Would you pull out every line of the material that contains the string "lifts"?
--- begin Material supplied ---
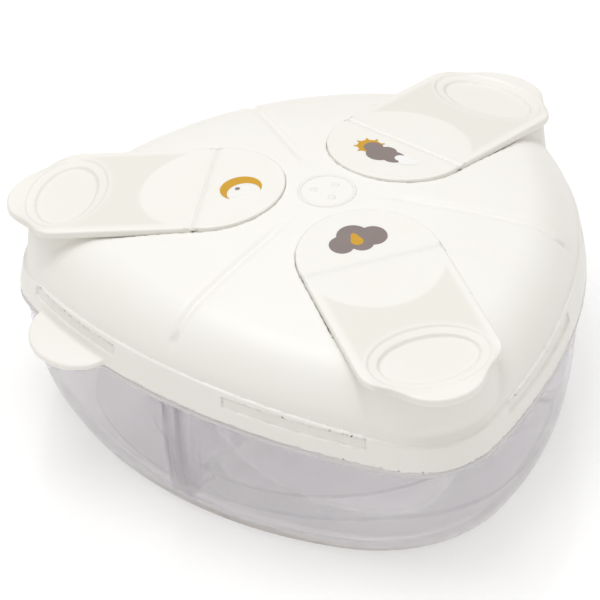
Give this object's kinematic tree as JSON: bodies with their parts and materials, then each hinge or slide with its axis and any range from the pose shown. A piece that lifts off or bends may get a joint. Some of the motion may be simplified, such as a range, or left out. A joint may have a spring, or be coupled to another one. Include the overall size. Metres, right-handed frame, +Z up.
{
  "type": "formula dispenser",
  "caption": "Rounded-triangle portion box: clear bowl with a lift-out three-way divider, and a domed lid with a flip cap over a pour opening at each corner.",
  "frame": {"origin": "middle of the flat underside of the bowl", "axes": "+Z up through the middle of the lid; -Y towards the front corner and its cap; +X to the right of it"},
  "size_m": [0.1423, 0.1388, 0.0591],
  "materials": {
    "clear_bowl": "clear, gloss, faint violet-grey tint",
    "clear_divider": "clear, gloss",
    "ivory_lid": "satin, slightly translucent",
    "ivory_cap": "satin, slightly translucent",
    "print_ochre": "printed ink",
    "print_grey": "printed ink",
    "print_white": "printed ink"
  },
  "bodies": {
    "bowl": {"base_bowl": "clear_bowl"},
    "divider": {"divider": "clear_divider"},
    "lid": {"lid_shell": "ivory_lid", "cap_anchor_front": "ivory_cap", "cap_anchor_right": "ivory_cap", "cap_anchor_left": "ivory_cap"},
    "flap_front": {"cap_flap_front": "ivory_cap"},
    "flap_right": {"cap_flap_right": "ivory_cap"},
    "flap_left": {"cap_flap_left": "ivory_cap"}
  },
  "joints": [
    {"name": "lid_lift", "type": "slide", "parent": "bowl", "child": "lid", "axis": [0, 0, 1], "range_m": [0, 0.12]},
    {"name": "divider_lift", "type": "slide", "parent": "bowl", "child": "divider", "axis": [0, 0, 1], "range_m": [0, 0.06]},
    {"name": "flap_front_hinge", "type": "hinge", "parent": "lid", "child": "flap_front", "pos_m": [0, -0.0302, 0.0561], "axis": [-1, 0, 0], "range_deg": [0, 110]},
    {"name": "flap_right_hinge", "type": "hinge", "parent": "lid", "child": "flap_right", "pos_m": [0.02615, 0.0151, 0.0561], "axis": [0.5, -0.866, 0], "range_deg": [0, 110]},
    {"name": "flap_left_hinge", "type": "hinge", "parent": "lid", "child": "flap_left", "pos_m": [-0.02615, 0.0151, 0.0561], "axis": [0.5, 0.866, 0], "range_deg": [0, 110]}
  ],
  "couplings": [
    {"joint": "divider_lift", "follows": "lid_lift", "ratio": 0.5}
  ]
}
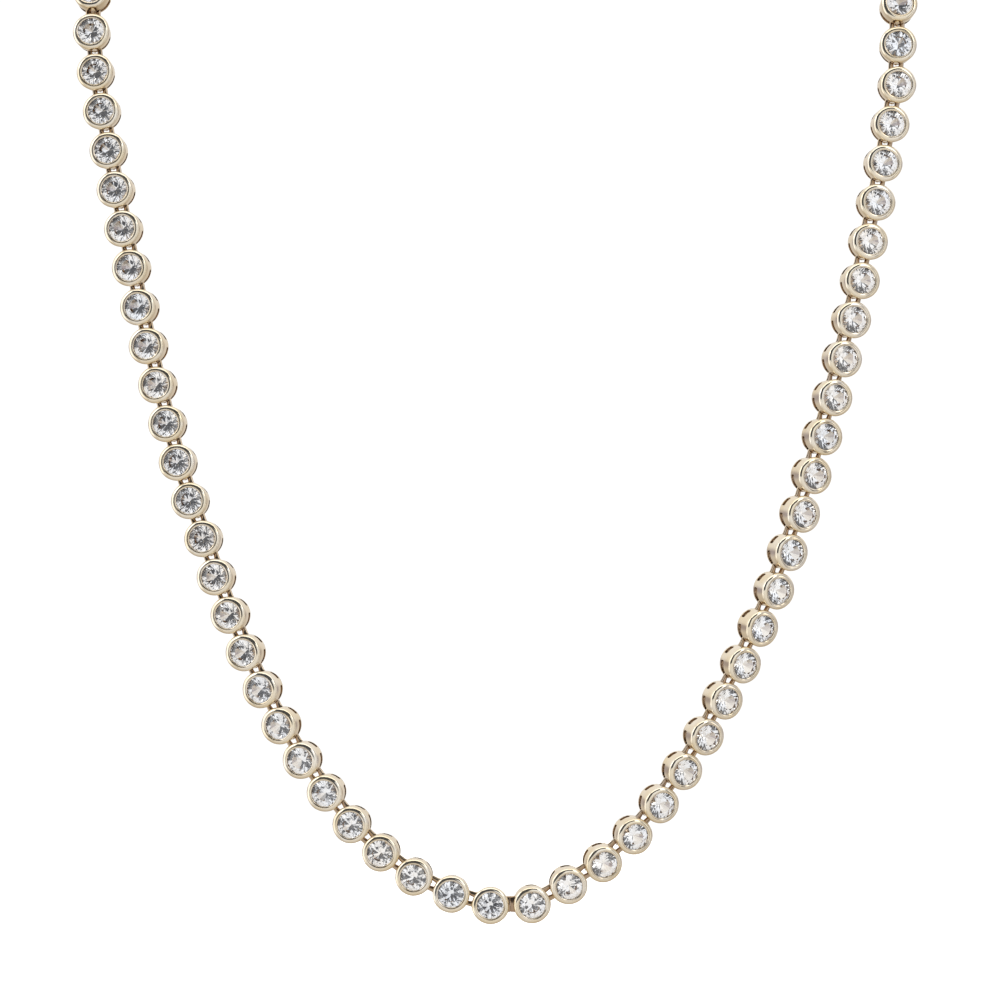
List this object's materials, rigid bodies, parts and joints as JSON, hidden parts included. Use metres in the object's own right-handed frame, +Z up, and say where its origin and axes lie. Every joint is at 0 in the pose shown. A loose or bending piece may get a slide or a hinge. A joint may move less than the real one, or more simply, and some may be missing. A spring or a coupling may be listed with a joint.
{
  "type": "riviere necklace",
  "caption": "Riviere necklace: a single row of equal round stones in bezel collets, hinged link to link, hung as worn and closed by a plain clasp.",
  "frame": {"origin": "middle of the back of the loop, at the nape of the neck, where the necklace hangs", "axes": "+Z up, -Y the way the wearer and the lowest stones face, +X to the right seen from the front"},
  "size_m": [0.1066, 0.0775, 0.1458],
  "materials": {
    "gold_left": "polished pale yellow gold",
    "gold_right": "polished pale yellow gold",
    "stone_left": "clear cut stone, polished facets",
    "stone_right": "clear cut stone, polished facets",
    "clasp_gold": "polished pale yellow gold"
  },
  "bodies": {
    "root": {"collets_left": "gold_left", "collets_right": "gold_right", "stones_left": "stone_left", "stones_right": "stone_right", "clasp": "clasp_gold"}
  },
  "joints": []
}
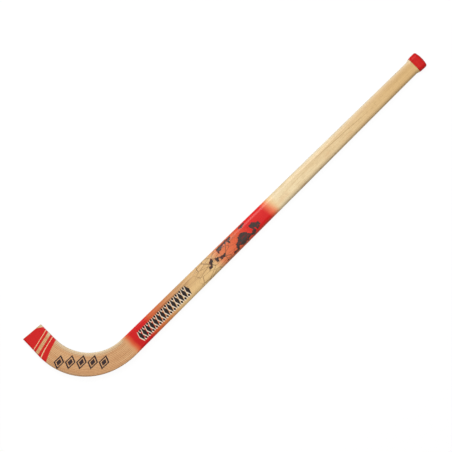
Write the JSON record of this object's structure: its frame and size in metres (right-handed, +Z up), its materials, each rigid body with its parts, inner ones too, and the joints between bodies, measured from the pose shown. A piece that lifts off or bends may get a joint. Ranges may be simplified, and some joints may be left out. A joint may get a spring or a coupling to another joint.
{
  "type": "roller hockey stick",
  "caption": "Rink hockey stick: curved laminated wooden blade turned through a quarter circle, straight tapered wooden shaft with a flared butt, and a push-on rubber cap.",
  "frame": {"origin": "centre of the stick's box, at the bottom, where the stick lies on its flat side", "axes": "+X runs up the shaft from the blade to the butt, +Y is the side that the toe turns to, +Z is up, square to the flat side"},
  "size_m": [0.9634, 0.181, 0.0205],
  "materials": {
    "beech": "clear gloss varnish over bent beech veneers",
    "ash": "clear gloss varnish over straight-grained ash, with a printed band near the blade",
    "red_rubber": "satin moulded rubber"
  },
  "bodies": {
    "stick": {"blade_lamina_01": "beech", "blade_lamina_02": "beech", "blade_lamina_03": "beech", "blade_lamina_04": "beech", "blade_lamina_05": "beech", "blade_lamina_06": "beech", "blade_lamina_07": "beech", "blade_lamina_08": "beech", "blade_lamina_09": "beech", "blade_lamina_10": "beech", "blade_lamina_11": "beech", "blade_lamina_12": "beech", "blade_lamina_13": "beech", "blade_lamina_14": "beech", "blade_lamina_15": "beech", "blade_lamina_16": "beech", "shaft": "ash"},
    "cap": {"butt_cap": "red_rubber"}
  },
  "joints": [
    {"name": "cap_pull", "type": "slide", "parent": "stick", "child": "cap", "axis": [1, 0, 0], "range_m": [0, 0.03]}
  ]
}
--- end Material supplied ---
:: Result of this task ::
Give this object's kinematic tree as JSON: bodies with their parts and materials, then each hinge or slide with its axis and any range from the pose shown. A piece that lifts off or bends may get a joint. Some of the motion may be simplified, such as a range, or left out. A joint may have a spring, or be coupled to another one. Include the overall size. Metres, right-handed frame, +Z up.
Write the JSON record of this object's structure: its frame and size in metres (right-handed, +Z up), its materials, each rigid body with its parts, inner ones too, and the joints between bodies, measured from the pose shown. A piece that lifts off or bends may get a joint. Ranges may be simplified, and some joints may be left out. A joint may get a spring or a coupling to another joint.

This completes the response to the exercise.